The idea of the Devil shaped history by creating a powerful psychological tool: fear of betrayal against God. It turned healers into heretics, priests into sorcerers, and neighbors into enemies.


Faith and Violence: Atrocities in God’s Name

Many say the world suffers because people no longer believe in God. But history shows us something more painful: some of humanity’s worst atrocities were committed in His name.

  • The Crusades slaughtered entire cities “for God.”
  • The Inquisition burned those who questioned authority.
  • Salem hanged its women to “protect the community.”

Belief is not the safeguard of morality. Human responsibility is. When faith is corrupted into power, it stops being devotion and becomes domination.


Saul and the Witch of Endor: The Fragile Convictions of a King

In the Old Testament, King Saul outlawed mediums and witchcraft in Israel. Yet when the prophet Samuel died and Saul felt abandoned by God, he disguised himself and went to a medium in Endor (1 Samuel 28).

The woman summoned Samuel, described as an old man rising from the earth—an image resembling Sheol, the Hebrew underworld, far closer to Greek Hades than Christian Heaven. Samuel’s spirit rebuked Saul and prophesied his downfall.

Here lies the irony: Saul destroyed what he later sought. In desperation, even a king bends his own laws. Belief makes us bold when convenient, but fragile when fear arrives.


A Resilient Philosopher’s Reflection

The story of witch hunts—whether in Salem, Europe, or the pages of Scripture—reminds us of this truth:

  • Fear creates enemies that may not exist.
  • Belief, without reflection, turns into chains.
  • Power justified by God is often more human than divine.

To believe in the Devil, you must first be taught to. To condemn witches, you must first decide that wisdom is dangerous. To kill in God’s name, you must first forget that humanity is sacred.

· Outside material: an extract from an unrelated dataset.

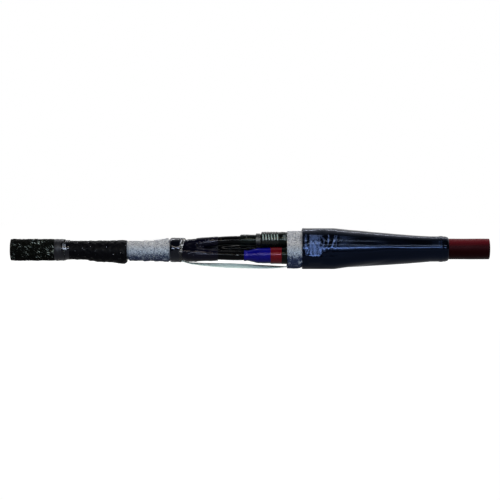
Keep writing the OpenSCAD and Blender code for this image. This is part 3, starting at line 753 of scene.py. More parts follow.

Leadership, like faith, is not measured in belief but in responsibility. We are called not to dominate but to serve, not to fear but to understand, not to scapegoat but to grow.

When fear governs faith, witch hunts rise. When responsibility governs leadership, resilience is born.


The Modern Question: A Nationalist Christian Nation?

What will happen if America becomes a nationalist Christian nation?

If the First Amendment dies, we will lose all our rights—not rights given by God, but rights forged by people who believed in the separation of church and state. Law was written to serve all citizens, not only those of one religion.

And yet, even within Christianity, there is deep division. Thousands of denominations, conflicting doctrines, and rival interpretations—if Christianity cannot unite itself, how can it unite a nation?

The founders understood this. That is why they separated church from state. Not to erase God, but to protect people from tyranny done in His name. If we forget that, we risk repeating Salem on a national scale.